I’m glad to hear this! Thank you and I hope you can go and visit there soon :D
Hi Aileen! I find your blog the most informative among those I have read so far :) I’m planning to do a DIY trip in Batanes this year and I’m wondering if there are any tricycles that passes by each destinations in North and South Batan if ever I decide not to rent a tricycle/van?
Hey Camille, by “tricycle that passes” do you mean to say that you can hail them down anytime? If so, that’s quite hard because it’s not like the city that the tricycles go around to look for customers. Most of the time they only move when they are booked, so it’s highly advisable that you rent a tricycle to do your tour. If not, you can also rent your own motorcycle for convenience if you like. Just be careful when driving. Hope that helps :D
Hi Aileen. I’m a senior citizen (63 years old) and going to Batanes is on my bucketlist. I also have a heart condition and so my concern is the amount of walking required to go around Batanes. Please advise. Thanks :)
Hey Gilbert, I’m happy to hear that you’re interested in visiting Batanes! Rest assured, to go from one place to another is easy since there are enough public transportation services to take you around. Some places like Naidi Hills will involve a bit of walking but it wouldn’t be so strenous. Rest assured, if you have any concerns, you can always let them know and the Ivatans will be more than happy to assist you :)
Enjoy your trip!
Very good & informative write-up. I’m interested in hiking Mt. Iraya—would be nice if you can hook me up with a local guide. Thanks in advance.

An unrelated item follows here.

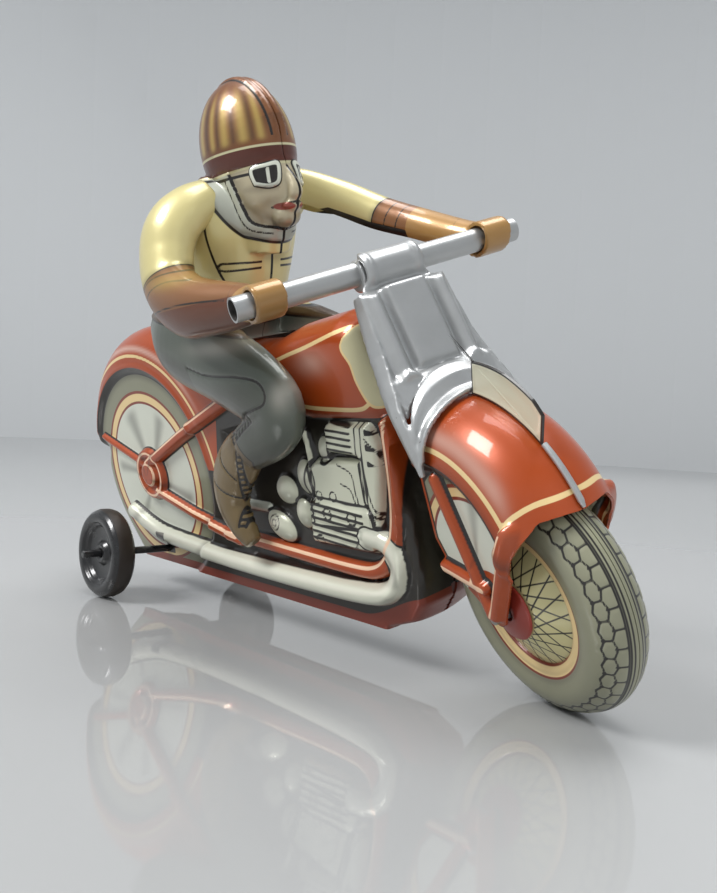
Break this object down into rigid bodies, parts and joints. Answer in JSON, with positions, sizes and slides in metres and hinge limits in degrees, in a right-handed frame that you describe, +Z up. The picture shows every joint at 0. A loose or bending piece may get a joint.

Hi aileen, how is the market and sunday service? i am curious of how ivatans live their everyday lives. There’s not much material in the net regarding this. No pics either.
Hey Jam! There’s not really a huge market place in Basco for example, but stores are found here and there (but mostly on the stretch of Abad Street). As for Sunday service, from what I recall they still do morning and afternoon service. I remember the afternoon mass to be around 5pm, as for the AM, I’ll have to get back to you. :) Hope it helps.